>> BEGIN GIVEN DATA
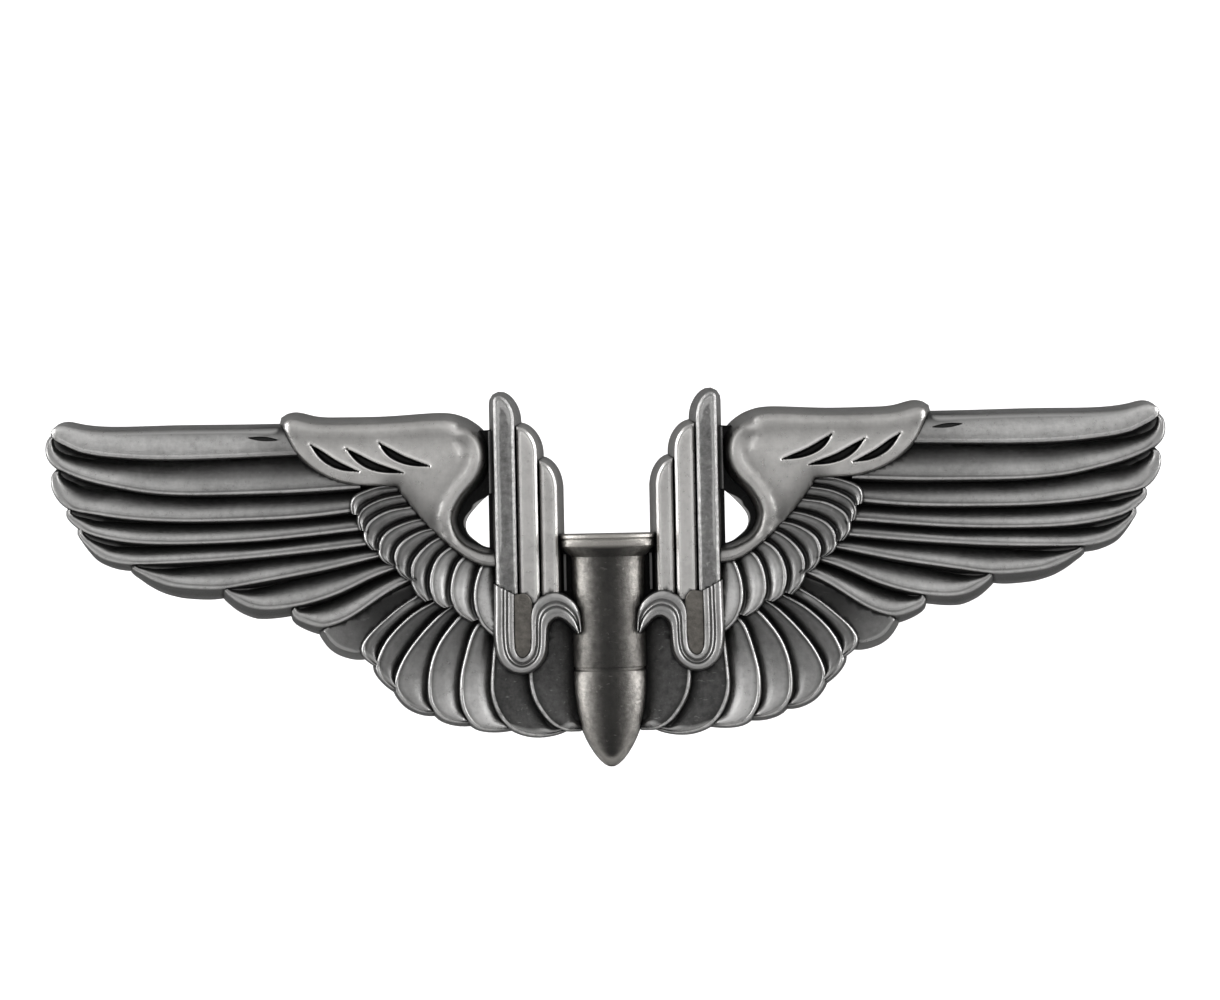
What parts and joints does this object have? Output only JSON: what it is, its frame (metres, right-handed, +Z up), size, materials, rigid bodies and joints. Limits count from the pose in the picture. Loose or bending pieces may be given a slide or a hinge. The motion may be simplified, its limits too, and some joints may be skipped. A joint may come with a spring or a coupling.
{
  "type": "winged aircrew badge",
  "caption": "Winged breast badge with stepped pylons and a nose-down cartridge, held to cloth by nail posts with butterfly clutches.",
  "frame": {"origin": "on the flat back face, on the badge's middle line, just below the cartridge's head", "axes": "+X to the viewer's right when looking at the front, +Z up as worn, the front faces -Y and the fixings stand out along +Y"},
  "size_m": [0.0764, 0.0125, 0.0257],
  "materials": {
    "antiqued_silver": "antiqued: polished high spots over near-black recesses",
    "plated_steel": "nickel-plated steel, soldered",
    "clutch_brass": "stamped and barrel-polished",
    "spring_brass": "stamped spring strip"
  },
  "bodies": {
    "badge": {"wings_badge": "antiqued_silver", "post_left": "plated_steel", "post_centre": "plated_steel", "post_right": "plated_steel"},
    "clutch_left": {"clutch_left_base": "clutch_brass", "clutch_left_cap": "clutch_brass"},
    "clutch_left_arm_right": {"clutch_left_arm_right": "spring_brass"},
    "clutch_left_arm_left": {"clutch_left_arm_left": "spring_brass"},
    "clutch_centre": {"clutch_centre_base": "clutch_brass", "clutch_centre_cap": "clutch_brass"},
    "clutch_centre_arm_right": {"clutch_centre_arm_right": "spring_brass"},
    "clutch_centre_arm_left": {"clutch_centre_arm_left": "spring_brass"},
    "clutch_right": {"clutch_right_base": "clutch_brass", "clutch_right_cap": "clutch_brass"},
    "clutch_right_arm_right": {"clutch_right_arm_right": "spring_brass"},
    "clutch_right_arm_left": {"clutch_right_arm_left": "spring_brass"}
  },
  "joints": [
    {"name": "clutch_left_pull", "type": "slide", "parent": "badge", "child": "clutch_left", "axis": [0, 1, 0], "range_m": [0, 0.01]},
    {"name": "clutch_left_pinch_right", "type": "hinge", "parent": "clutch_left", "child": "clutch_left_arm_right", "pos_m": [-0.0183, 0.0053, 0.0032], "axis": [0, 0, 1], "range_deg": [0, 8]},
    {"name": "clutch_left_pinch_left", "type": "hinge", "parent": "clutch_left", "child": "clutch_left_arm_left", "pos_m": [-0.0257, 0.0053, 0.0032], "axis": [0, 0, 1], "range_deg": [-8, 0]},
    {"name": "clutch_centre_pull", "type": "slide", "parent": "badge", "child": "clutch_centre", "axis": [0, 1, 0], "range_m": [0, 0.01]},
    {"name": "clutch_centre_pinch_right", "type": "hinge", "parent": "clutch_centre", "child": "clutch_centre_arm_right", "pos_m": [0.0037, 0.0053, -0.0046], "axis": [0, 0, 1], "range_deg": [0, 8]},
    {"name": "clutch_centre_pinch_left", "type": "hinge", "parent": "clutch_centre", "child": "clutch_centre_arm_left", "pos_m": [-0.0037, 0.0053, -0.0046], "axis": [0, 0, 1], "range_deg": [-8, 0]},
    {"name": "clutch_right_pull", "type": "slide", "parent": "badge", "child": "clutch_right", "axis": [0, 1, 0], "range_m": [0, 0.01]},
    {"name": "clutch_right_pinch_right", "type": "hinge", "parent": "clutch_right", "child": "clutch_right_arm_right", "pos_m": [0.0257, 0.0053, 0.0032], "axis": [0, 0, 1], "range_deg": [0, 8]},
    {"name": "clutch_right_pinch_left", "type": "hinge", "parent": "clutch_right", "child": "clutch_right_arm_left", "pos_m": [0.0183, 0.0053, 0.0032], "axis": [0, 0, 1], "range_deg": [-8, 0]}
  ],
  "couplings": [
    {"joint": "clutch_left_pinch_left", "follows": "clutch_left_pinch_right", "ratio": -1},
    {"joint": "clutch_centre_pinch_left", "follows": "clutch_centre_pinch_right", "ratio": -1},
    {"joint": "clutch_right_pinch_left", "follows": "clutch_right_pinch_right", "ratio": -1}
  ]
}
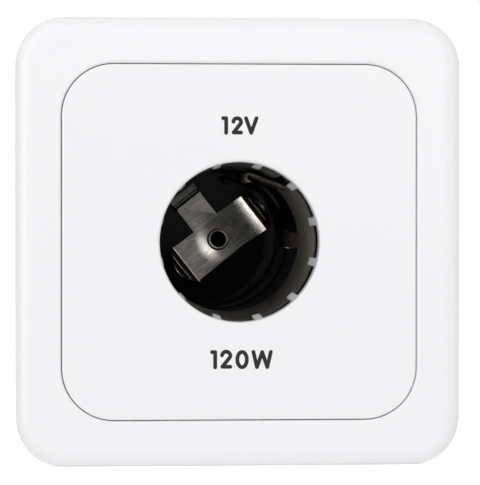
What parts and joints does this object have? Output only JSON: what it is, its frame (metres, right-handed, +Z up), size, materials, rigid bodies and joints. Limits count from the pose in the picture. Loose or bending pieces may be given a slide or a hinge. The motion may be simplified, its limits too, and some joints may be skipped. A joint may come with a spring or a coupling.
{
  "type": "12 V panel power socket",
  "caption": "Square white panel socket for 12 V plugs: cover frame, face plate with a round well, sprung ground ring, centre contact strip and rear blade terminals.",
  "frame": {"origin": "on the barrel's axis, in the plane where the mounting frame lies on the panel", "axes": "+Z up, +X to the right seen from the front, +Y into the panel along the barrel; the front faces -Y"},
  "size_m": [0.0604, 0.0582, 0.0608],
  "materials": {
    "frame_white": "satin moulded",
    "plate_white": "satin moulded",
    "carrier_white": "matte moulded",
    "cup_black": "glossy moulded",
    "nut_black": "satin moulded",
    "gasket_rubber": "matte",
    "spring_nickel": "nickel-plated, rolled",
    "blade_nickel": "nickel-plated",
    "rivet_nickel": "nickel-plated",
    "zinc_steel": "zinc-plated"
  },
  "bodies": {
    "root": {"cover_frame": "frame_white", "face_plate": "plate_white", "mounting_frame": "carrier_white", "socket_cup": "cup_black", "flange_gasket": "gasket_rubber", "cup_washer": "zinc_steel", "cup_nut": "nut_black", "ground_ring": "spring_nickel", "ground_tab": "blade_nickel", "center_contact": "spring_nickel", "center_rivet": "rivet_nickel", "center_washer": "zinc_steel", "center_link": "spring_nickel", "center_tab": "blade_nickel", "tab_screws": "zinc_steel", "tab_washers": "zinc_steel"}
  },
  "joints": []
}
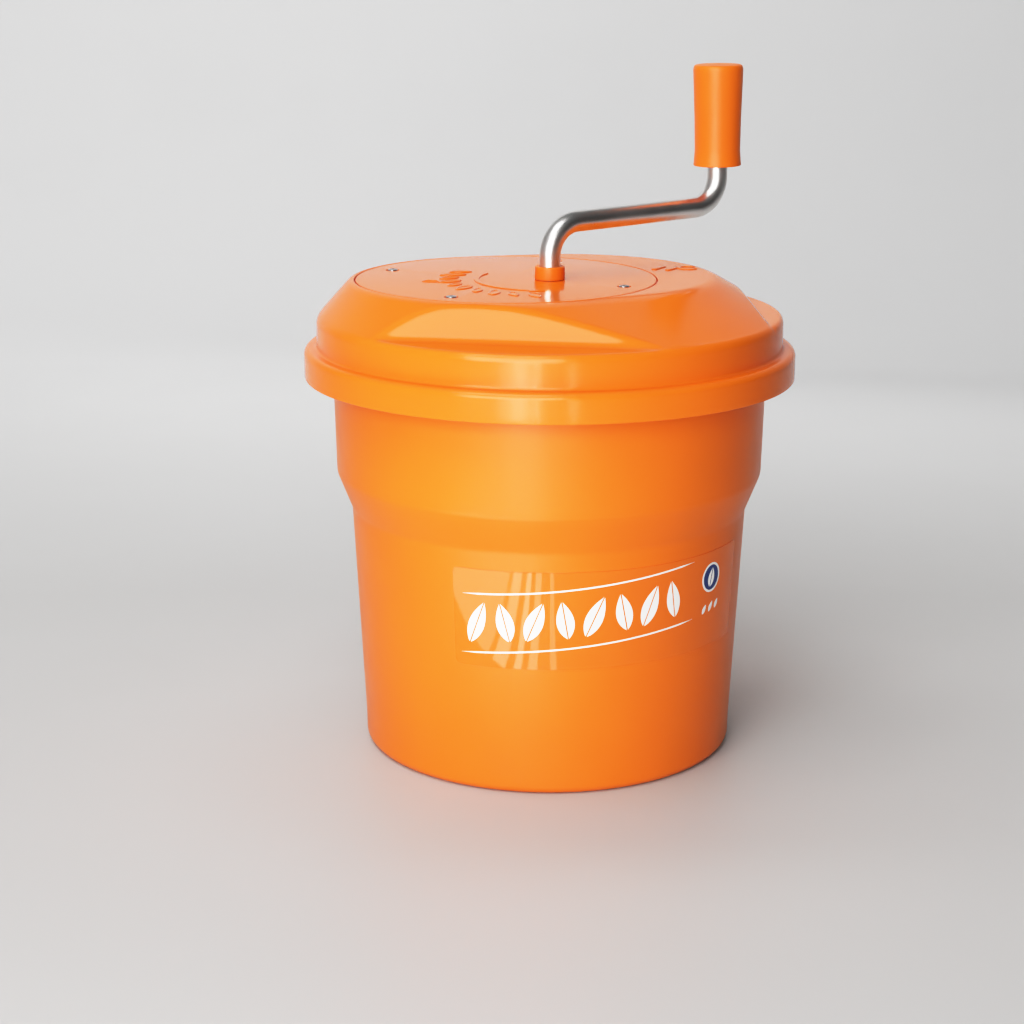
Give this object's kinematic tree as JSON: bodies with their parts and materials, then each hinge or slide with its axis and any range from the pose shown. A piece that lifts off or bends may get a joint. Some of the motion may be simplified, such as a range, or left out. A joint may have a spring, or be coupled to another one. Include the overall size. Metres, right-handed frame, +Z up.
{
  "type": "salad spinner",
  "caption": "Large hand-cranked salad spinner: round tub, slotted basket, stepped geared lid with an off-centre cover plate, bent tube crank and upright turning grip.",
  "frame": {"origin": "centre of the tub's underside, on the axis that the basket and the crank turn about", "axes": "+Z up along the crank's axis, -Y towards the front, +X to the right"},
  "size_m": [0.43, 0.43, 0.5942],
  "materials": {
    "orange_gloss": "glossy",
    "orange_satin": "satin",
    "steel_tube": "satin",
    "steel_parts": "satin",
    "white_plastic": "satin",
    "natural_nylon": "matt",
    "bronze_bush": "satin",
    "seal_rubber": "matt",
    "clear_film": "glossy"
  },
  "bodies": {
    "tub": {"tub": "orange_satin", "pivot_pin": "steel_parts", "pivot_washer": "natural_nylon", "pivot_clip": "steel_parts", "label_film": "clear_film"},
    "hub": {"pivot_hub": "natural_nylon", "hub_bush": "bronze_bush"},
    "basket": {"basket": "white_plastic"},
    "basket_lid": {"basket_lid": "orange_satin", "drive_socket": "natural_nylon"},
    "lid": {"lid_shell": "orange_gloss", "lid_seal": "seal_rubber", "gear_case": "white_plastic", "case_screws": "steel_parts", "cover_plate": "orange_gloss", "cover_screws": "steel_parts", "crank_bush": "natural_nylon", "spindle_bush": "natural_nylon", "idler_shaft": "steel_parts", "idler_washer": "steel_parts", "idler_clip": "steel_parts"},
    "crank": {"crank_tube": "steel_tube", "crank_collar": "orange_gloss", "crank_washer": "steel_parts", "crank_gear": "natural_nylon", "crank_pin": "steel_parts", "grip_clip": "steel_parts"},
    "grip": {"grip": "orange_gloss", "grip_bush": "natural_nylon"},
    "idler": {"idler_gear": "natural_nylon", "idler_bush": "bronze_bush"},
    "spindle": {"drive_spindle": "steel_parts", "output_pinion": "natural_nylon", "spindle_clip": "steel_parts"}
  },
  "joints": [
    {"name": "lid_lift", "type": "slide", "parent": "tub", "child": "lid", "axis": [0, 0, 1], "range_m": [0, 0.8]},
    {"name": "crank_spin", "type": "hinge", "parent": "lid", "child": "crank", "pos_m": [0, 0, 0.42], "axis": [0, 0, 1], "continuous": true},
    {"name": "grip_spin", "type": "hinge", "parent": "crank", "child": "grip", "pos_m": [0.1521, 0.1105, 0.46668], "axis": [-0.0141, -0.0103, 0.9998], "continuous": true},
    {"name": "idler_spin", "type": "hinge", "parent": "lid", "child": "idler", "pos_m": [-0.08863, -0.01563, 0.38], "axis": [0, 0, 1], "continuous": true},
    {"name": "spindle_spin", "type": "hinge", "parent": "lid", "child": "spindle", "pos_m": [0, 0, 0.37], "axis": [0, 0, 1], "continuous": true},
    {"name": "basket_spin", "type": "hinge", "parent": "tub", "child": "hub", "pos_m": [0, 0, 0.03], "axis": [0, 0, 1], "continuous": true},
    {"name": "basket_lift", "type": "slide", "parent": "hub", "child": "basket", "axis": [0, 0, 1], "range_m": [0, 0.36]},
    {"name": "basket_lid_lift", "type": "slide", "parent": "basket", "child": "basket_lid", "axis": [0, 0, 1], "range_m": [0, 0.2]}
  ],
  "couplings": [
    {"joint": "idler_spin", "follows": "crank_spin", "ratio": -2},
    {"joint": "spindle_spin", "follows": "crank_spin", "ratio": 3},
    {"joint": "basket_spin", "follows": "crank_spin", "ratio": 3},
    {"joint": "basket_lift", "follows": "lid_lift", "ratio": 0.45},
    {"joint": "basket_lid_lift", "follows": "lid_lift", "ratio": 0.25}
  ]
}
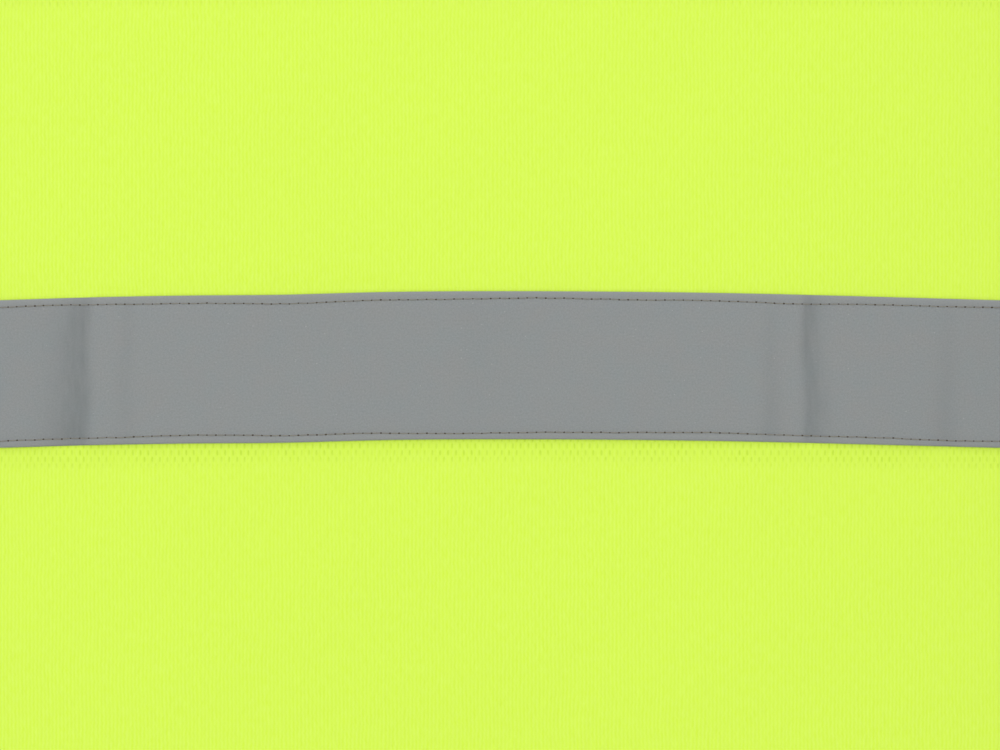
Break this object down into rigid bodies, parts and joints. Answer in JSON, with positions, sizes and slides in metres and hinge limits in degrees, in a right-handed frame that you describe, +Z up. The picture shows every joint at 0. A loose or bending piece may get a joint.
>> END GIVEN DATA
TASK - Look through the material and copy each line that has "down".

ANSWER FOR THIS EXERCISE -
  "caption": "Winged breast badge with stepped pylons and a nose-down cartridge, held to cloth by nail posts with butterfly clutches.",
Break this object down into rigid bodies, parts and joints. Answer in JSON, with positions, sizes and slides in metres and hinge limits in degrees, in a right-handed frame that you describe, +Z up. The picture shows every joint at 0. A loose or bending piece may get a joint.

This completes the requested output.